I have an NOS 1" Tange G-master headset with roller bearings (threaded) that I want to fit to the frame. Since the frame is so old, the id of the frames' head tube/headset interface is a weird size, somewhere between a 1' and 1-3/16". The Tange 1" headset is smaller than the head-tube of the frame, so I picked up some headset to frame adapters (1" to 1-1/4") which need to be turned down to exactly fit the 20's frame. Then I can fit the Tange headset into that and use the 1" threaded Shelby fork. I will probably contact CM to help with turning down the adapters to exactly fit the head tube size. Once the fork is fitted into the frame, and the top threaded cup is installed, I will fit the upper truss rod support bracket and headset securing nut. At this point, I can determine how much steer tube I need to clamp the threadless stem to then cut to fit. And then the upper truss rods can be measured, cut, re-threaded and installed.
I considered the quill-to-threadless adapter, but it seemed like overkill, and since the steer tube on the fork is good heavy-gauge steel, I decided to go with an aluminum sleeve that fits over the threads, then clamp the 1-1/8" threadless stem(with sleeve) onto it for a clean look. Clamping the stem with sleeve to a threaded steer tube is a risk for sure, as the threads weaken the fork steer tube where the stem clamps on to, but I am willing to try it. It does make me a bit nervous, as the quill adapter is clearly stronger, so I may go that direction...

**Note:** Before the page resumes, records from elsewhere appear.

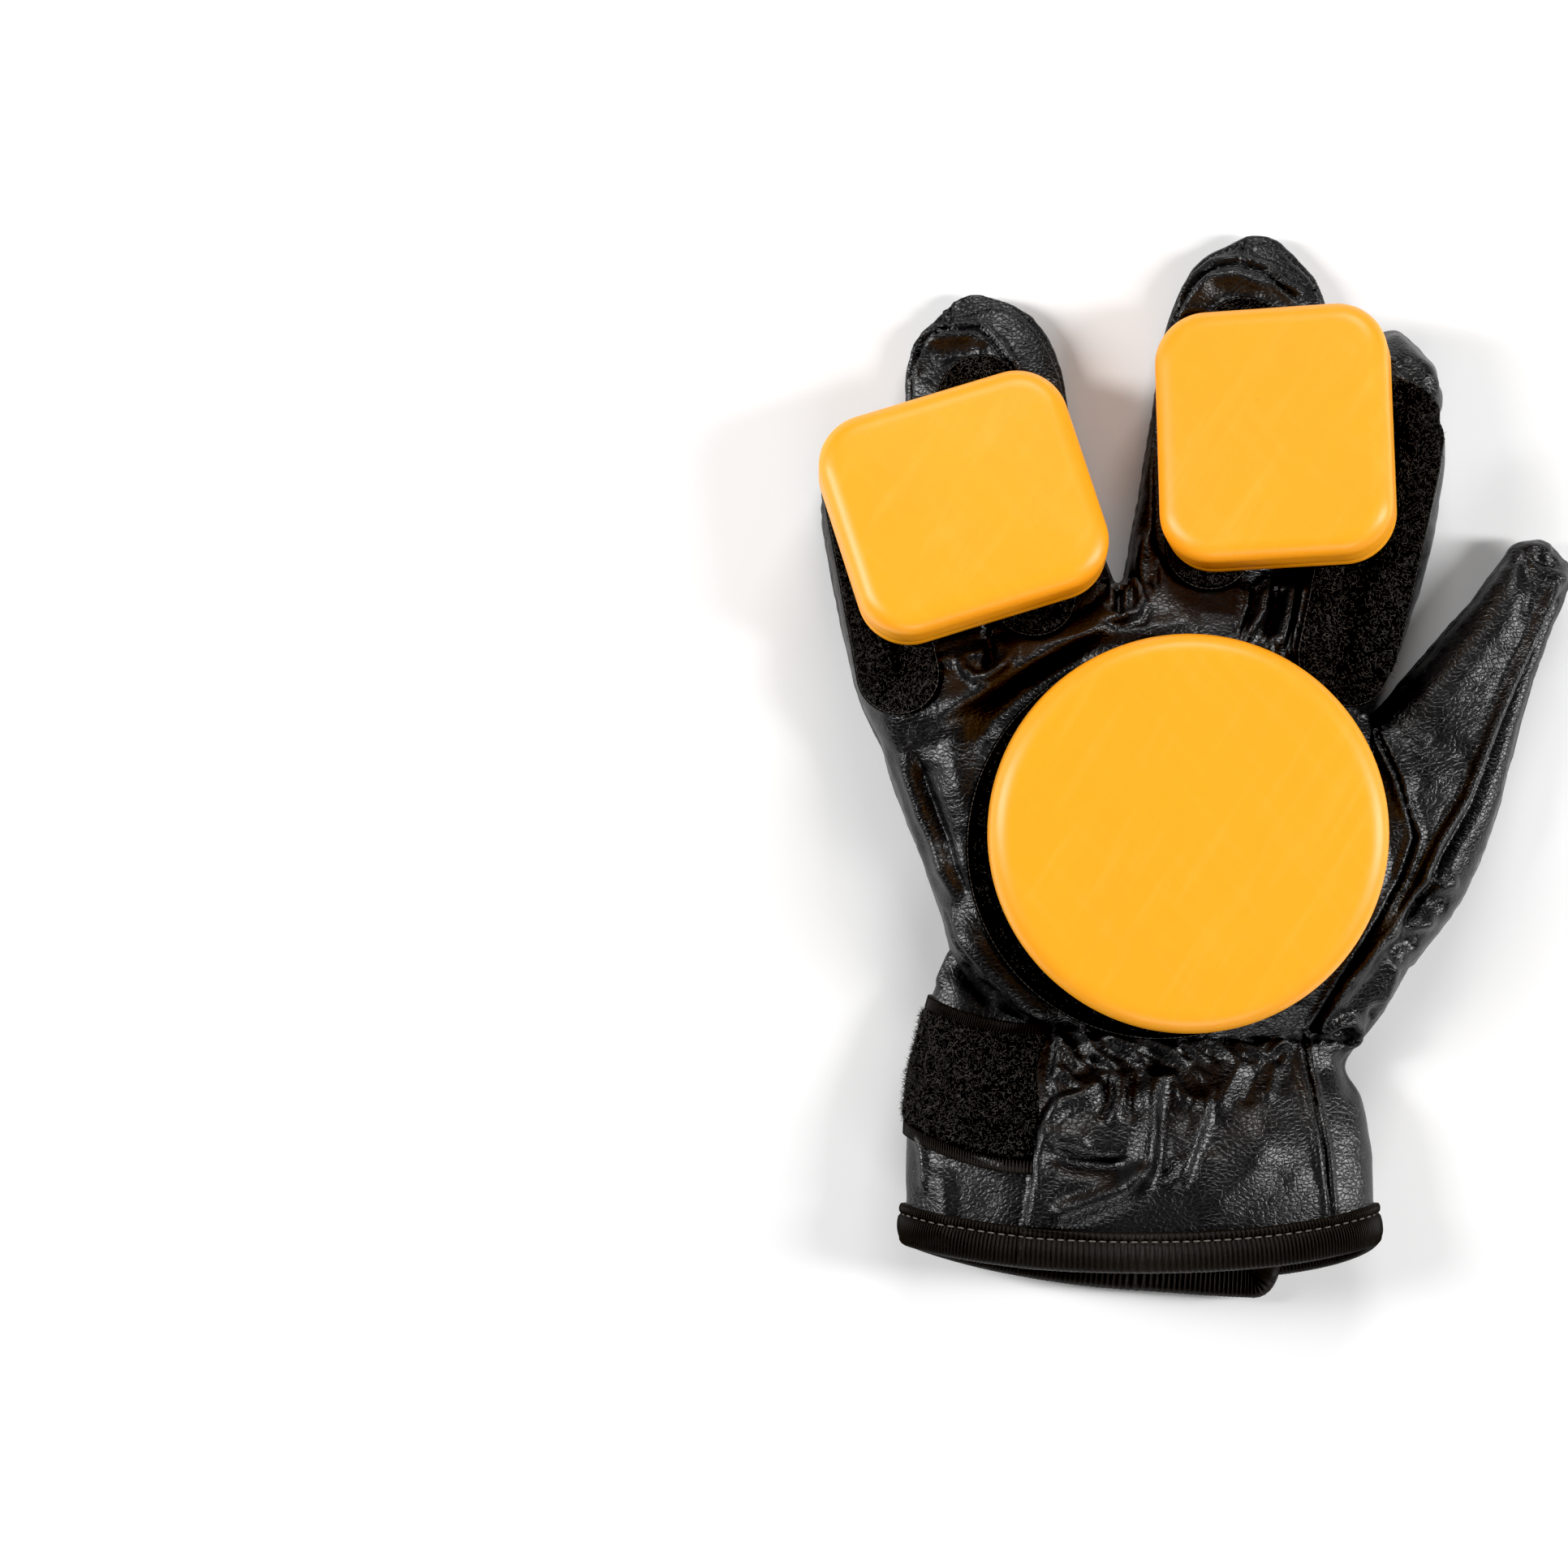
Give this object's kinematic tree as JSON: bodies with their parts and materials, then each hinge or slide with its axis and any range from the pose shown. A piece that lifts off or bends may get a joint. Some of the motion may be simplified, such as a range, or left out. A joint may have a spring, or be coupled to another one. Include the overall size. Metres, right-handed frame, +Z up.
{
  "type": "longboard slide glove, right hand",
  "caption": "Right-hand leather longboard slide glove lying palm up, with a round slide puck on the palm and two square slide pucks across the fingers.",
  "frame": {"origin": "on the surface that the glove lies on, straight below the centre of the palm puck", "axes": "+X to the thumb side of the glove, +Y to the fingertips, +Z up out of the palm"},
  "size_m": [0.1836, 0.2585, 0.0481],
  "materials": {
    "leather": "soft black glove leather, fine grain, semi-gloss on the folds",
    "loop": "black brushed loop pile, matt",
    "hook": "black hook tape, matt",
    "binding": "black ribbed grosgrain tape, matt",
    "puck": "yellow-orange moulded slide plastic, satin, faintly scuffed"
  },
  "bodies": {
    "root": {"palm_panel": "leather", "pinky_front": "leather", "ring_front": "leather", "middle_front": "leather", "index_front": "leather", "back_panel": "leather", "pinky_back": "leather", "ring_back": "leather", "middle_back": "leather", "index_back": "leather", "thumb": "leather", "cuff": "leather", "hem_binding": "binding", "wrist_loop_tape": "loop", "tab_hook_strip": "hook", "palm_patch": "loop", "pinky_patch": "loop", "ring_patch": "loop", "middle_patch": "loop", "index_patch": "loop", "palm_puck": "puck", "ring_puck": "puck", "index_puck": "puck", "palm_puck_hook": "hook", "ring_puck_hook": "hook", "index_puck_hook": "hook"}
  },
  "joints": []
}
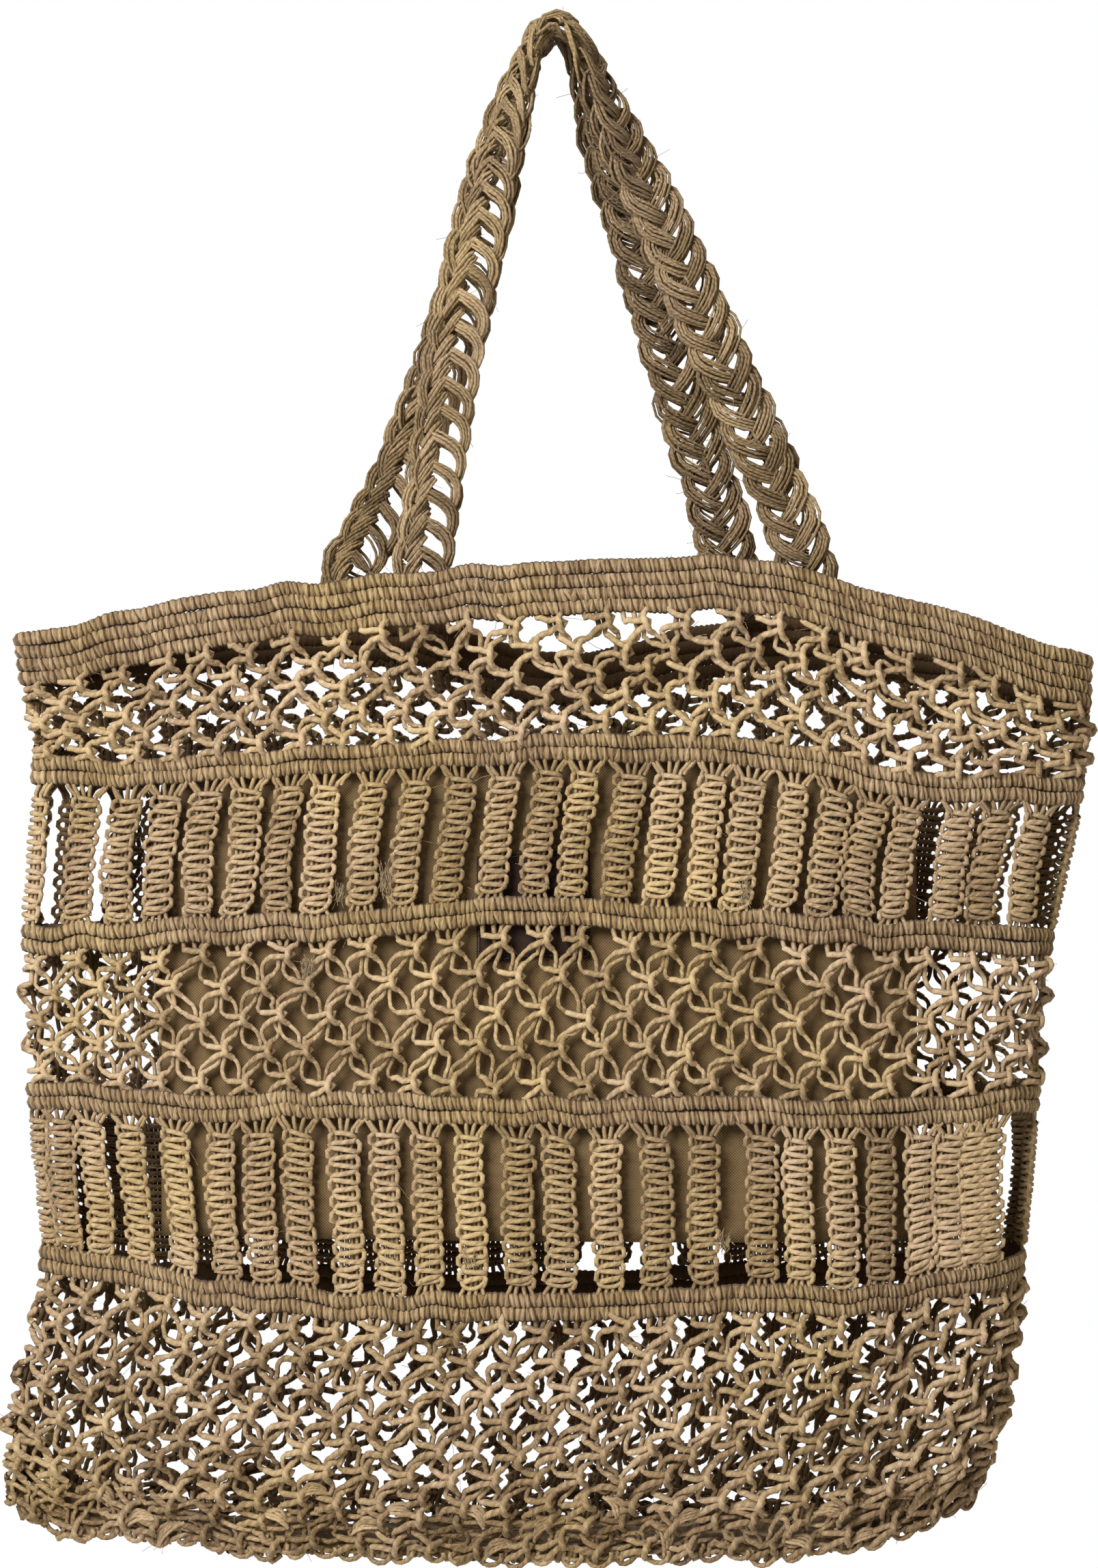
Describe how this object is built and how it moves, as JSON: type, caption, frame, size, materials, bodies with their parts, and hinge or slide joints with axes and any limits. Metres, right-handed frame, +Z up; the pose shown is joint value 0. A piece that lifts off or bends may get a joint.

This is something I have wanted to do now for some time, so I will give it a go and post the results here in a build thread.
As we know, with old frames and forks, it can be a real challenge getting BB, headset and drivetrain mods to fit. I am a total cool-parts junkie, and love hanging high-end parts on old frames.... It's a Rat thing, and I really like discussions like this, where all options can be let out and vetted!!